人工知能(AI)の規制に関する91ページの白書「A pro-innovation approach to AI regulation」(イノベーションの推進を重視したAIの規制に向けたアプローチ)が英科学・イノベーション・技術担当閣僚大臣によって、現地時間3月29日に英国議会に提出された。この白書は、AIの持つ不確実性と予測不能性によって、このテクノロジーを明確に定義することができないという考え方に基づいている。
提供:Getty Images/Weiquan Lin
この白書には以下のように記されている。
AIを効果的に規制する、そしてわれわれの提案するフレームワークを明確なものにする上でまず、『AI』という言葉に対する認識を共有する必要がある。しかしAIには、幅広く受け入れられている一般的な定義が存在しない。このためわれわれは、状況に即した規制を設ける必要性を生み出している2つの特性に目を向けることでAIを定義した。

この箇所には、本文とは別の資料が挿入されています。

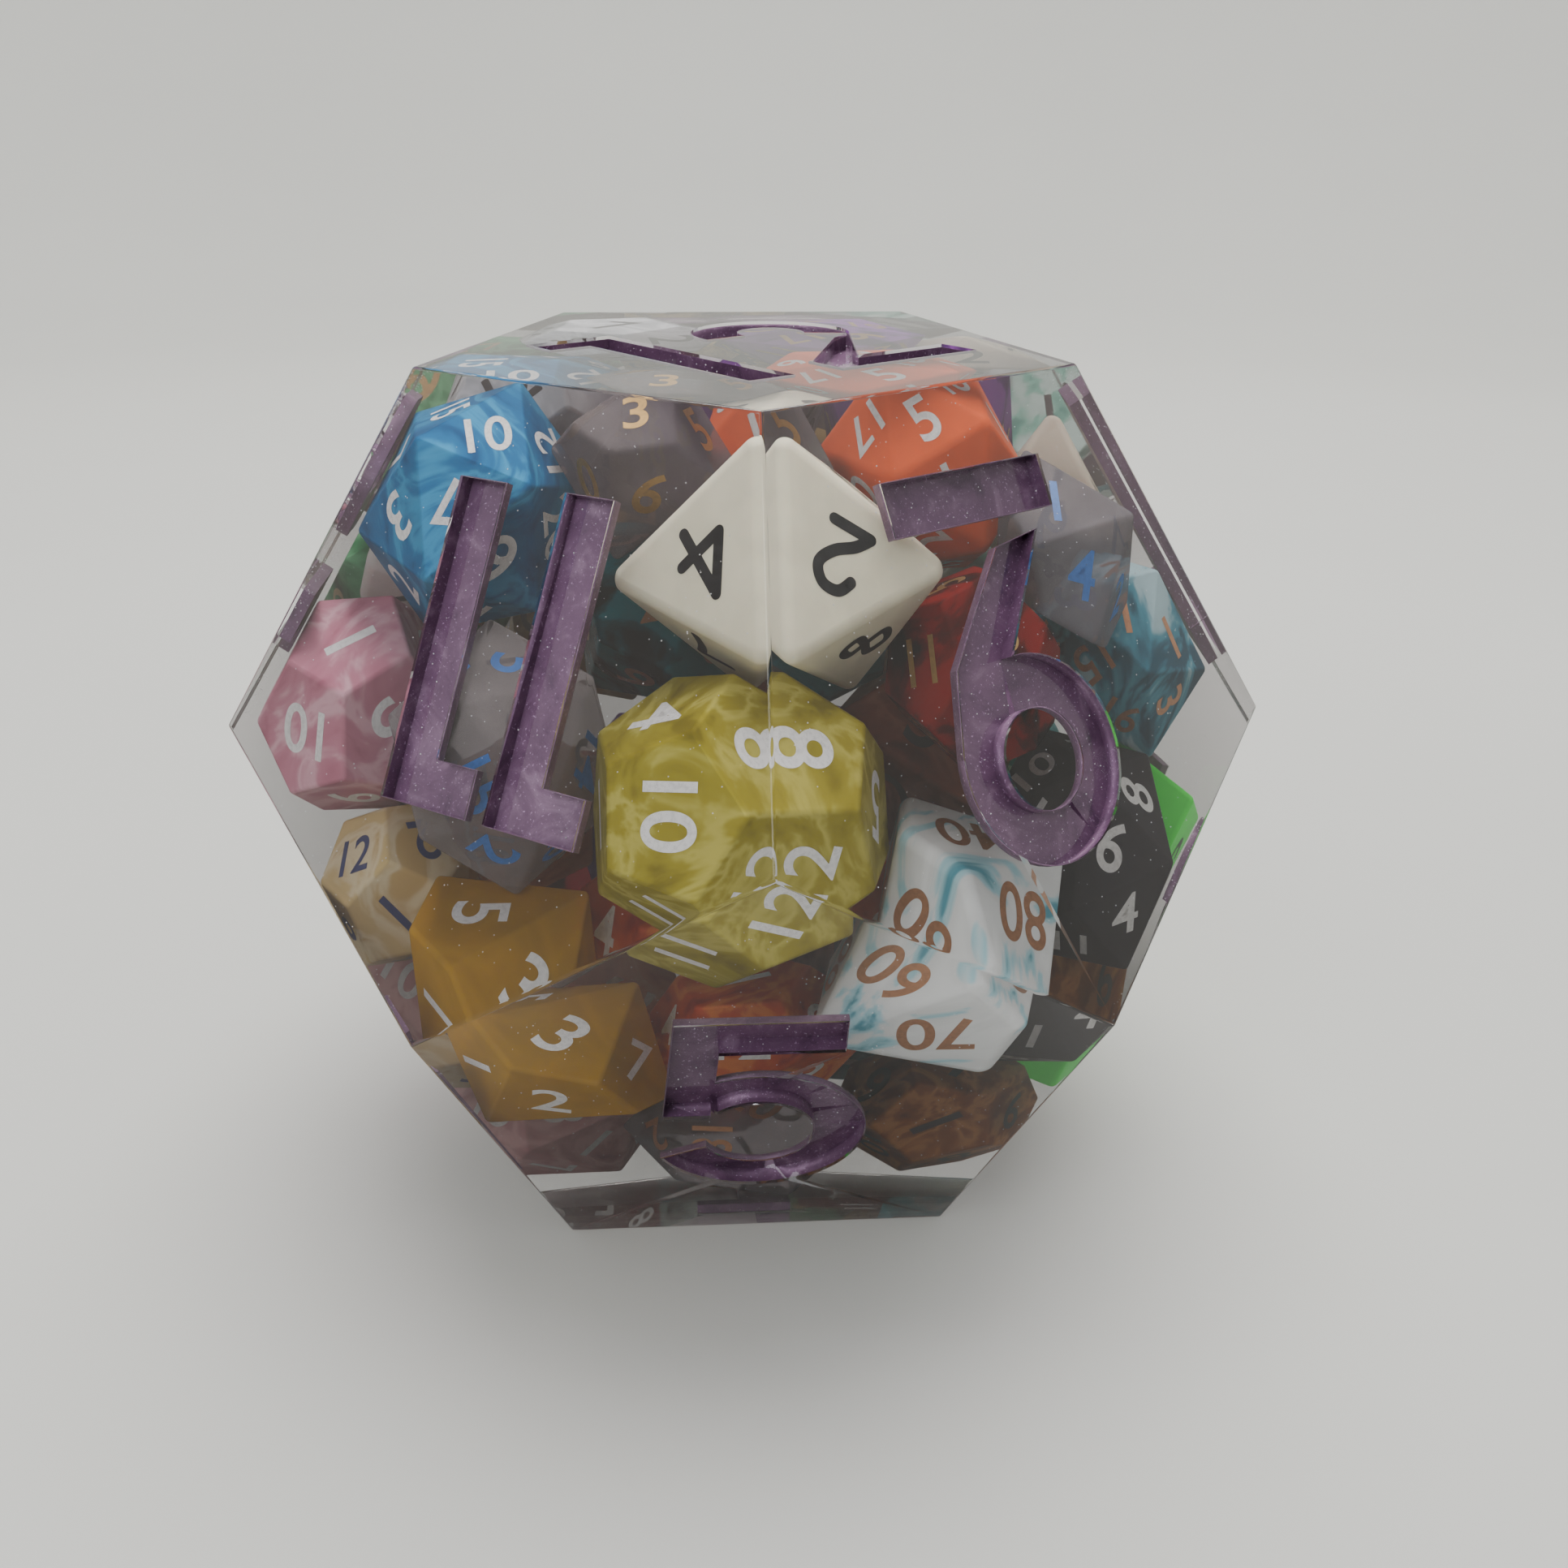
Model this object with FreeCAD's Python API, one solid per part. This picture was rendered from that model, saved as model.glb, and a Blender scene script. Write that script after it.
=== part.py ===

この定義は、AIというテクノロジーのうちの1つの分野、つまり現在までで最も成功している分野である機械学習(ML)、すなわちニューラルネットワークに焦点を当てている。そして具体的には、MLにおける2つの特性、すなわちプログラムがなぜそのように動作するのかが明確ではない点と、プログラムが予測できない結果を生み出し得る点に目をつけている。

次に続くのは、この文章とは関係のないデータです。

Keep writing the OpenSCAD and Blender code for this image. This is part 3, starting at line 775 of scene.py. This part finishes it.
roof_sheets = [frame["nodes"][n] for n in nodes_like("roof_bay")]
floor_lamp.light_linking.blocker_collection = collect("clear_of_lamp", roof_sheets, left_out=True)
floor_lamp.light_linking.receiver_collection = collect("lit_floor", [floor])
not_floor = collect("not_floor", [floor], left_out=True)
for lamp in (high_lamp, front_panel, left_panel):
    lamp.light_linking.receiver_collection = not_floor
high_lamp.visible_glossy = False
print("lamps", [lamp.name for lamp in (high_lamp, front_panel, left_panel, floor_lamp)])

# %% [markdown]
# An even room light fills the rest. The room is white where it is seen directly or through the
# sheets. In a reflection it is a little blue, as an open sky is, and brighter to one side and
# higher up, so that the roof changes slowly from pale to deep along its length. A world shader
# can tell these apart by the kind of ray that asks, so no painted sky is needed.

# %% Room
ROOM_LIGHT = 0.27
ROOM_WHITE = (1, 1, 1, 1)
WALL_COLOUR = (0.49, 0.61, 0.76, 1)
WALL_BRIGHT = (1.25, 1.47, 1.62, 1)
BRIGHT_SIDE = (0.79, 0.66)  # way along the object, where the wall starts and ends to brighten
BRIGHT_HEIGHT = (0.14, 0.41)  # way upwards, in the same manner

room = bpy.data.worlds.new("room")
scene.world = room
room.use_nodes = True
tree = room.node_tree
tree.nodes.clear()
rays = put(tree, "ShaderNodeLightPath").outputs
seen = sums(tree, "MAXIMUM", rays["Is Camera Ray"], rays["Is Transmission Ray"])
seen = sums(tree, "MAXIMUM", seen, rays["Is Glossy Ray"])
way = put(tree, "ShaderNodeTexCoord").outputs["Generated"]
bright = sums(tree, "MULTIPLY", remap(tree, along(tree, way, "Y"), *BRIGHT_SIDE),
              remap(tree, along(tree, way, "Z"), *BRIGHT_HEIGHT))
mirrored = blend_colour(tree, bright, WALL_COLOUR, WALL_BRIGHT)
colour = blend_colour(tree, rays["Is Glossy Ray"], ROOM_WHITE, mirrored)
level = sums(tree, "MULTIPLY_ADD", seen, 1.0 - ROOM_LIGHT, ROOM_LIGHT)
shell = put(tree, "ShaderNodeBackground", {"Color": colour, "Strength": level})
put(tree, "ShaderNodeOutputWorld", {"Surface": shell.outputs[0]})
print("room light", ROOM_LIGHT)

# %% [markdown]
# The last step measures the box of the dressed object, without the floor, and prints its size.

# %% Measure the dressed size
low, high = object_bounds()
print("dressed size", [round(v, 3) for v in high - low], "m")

英科学・イノベーション・技術担当閣僚大臣のMichelle Donelan氏は、AIテクノロジーに対する国民の信頼を醸成しつつ、業界フレンドリーな規制を設けるためのフレームワークを提案した。
提供:英科学・イノベーション・技術担当閣僚大臣
この白書には以下のように記されている。
AIには「適応性」がある故に、システムの結果の意図やロジックを説明することが難しい場合もある。
- AIシステムは一度、あるいは継続的に「訓練」されることで、データ内に潜んでいる、人間にはしばしば容易に認識できないパターンや関係を推論して機能する。
- AIシステムはそうした訓練を通じて、人間のプログラマーでは直接思い描くことのできない新たな推論能力をしばしば開発する。
AIには「自律性」がある故に、結果に対する責任の追求が難しい場合もある。
- 一部のAIシステムは、人間の明確な意図や継続的な制御がなくとも意思決定を下すことができる。